While students may have spent their spring break laying out the beach towel, Berkeley Dining Hall management received new orders for layout.Orders came from the Master’s Office to rearrange the Berkeley dining hall, placing the front desk in the center of the room. Students on their way towards the dining hall won’t walk through the entire Berkeley common room before swiping in. The furniture in the common room was also rearranged to create smaller groups. I’ve heard a few logical explanations for the change from bewildered students. Could it be to prevent the sly from sneaking in without swiping? Or is this an effort to eliminate the nightly back up in the line to the dining hall?

Babe Liberman ’11 explained to me the real reasoning for the rearrangement. “Master Chun wanted to make it look more like a common room.”
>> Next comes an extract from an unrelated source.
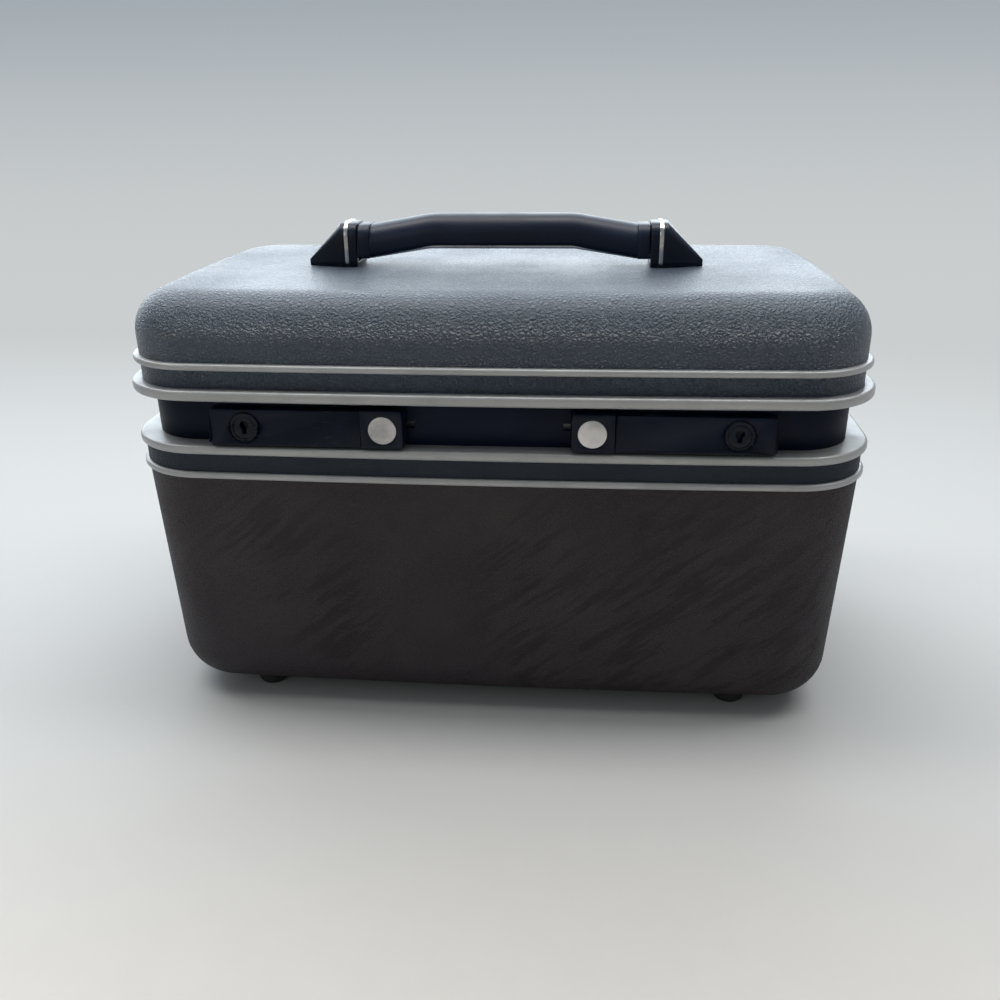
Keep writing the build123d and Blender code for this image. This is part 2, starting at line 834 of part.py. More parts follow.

“I guess it’s nice to have it,” Timothy Orr ’09 says hesitantly of the new and improved common room. “I guess, now that it’s cordoned off, it’s a little nicer.”

One freshman student thought it was time for a change. “I think it’s a lot better for the congestion. It would get super-crowded by that door,” she said, gesturing to the original entrance of Berkeley. However, she didn’t think that the common room’s new configuration would improve the disruption caused by the dining hall.

“I don’t think it’s going to help the common room situation since it’s going to look like an aisle anyway,” she said.

It’s true. And it sounds like a hallway. The oceanic sound of conversation and dishes clattering is unavoidable. Bubbling up from the tables and echoing off the wooden rafters, it comes over the stained-glass separator like a waterfall.

Liberman believes that the reconfigurations have decreased the number of diners at Berkeley.

“It seems less crowded. People don’t want to come anymore because of the line,” she said, referring to the roped-off entrance that appeared briefly before spring break. It divided swipers entering the dining hall into Berkeley students and non-Berkeley students. Liberman was allowed to use the shorter line.

“I liked it because when you’re in a rush midday, it’s easier to get in,” Liberman said. “But when you’re with friends, it’s not helpful being in the slower line.”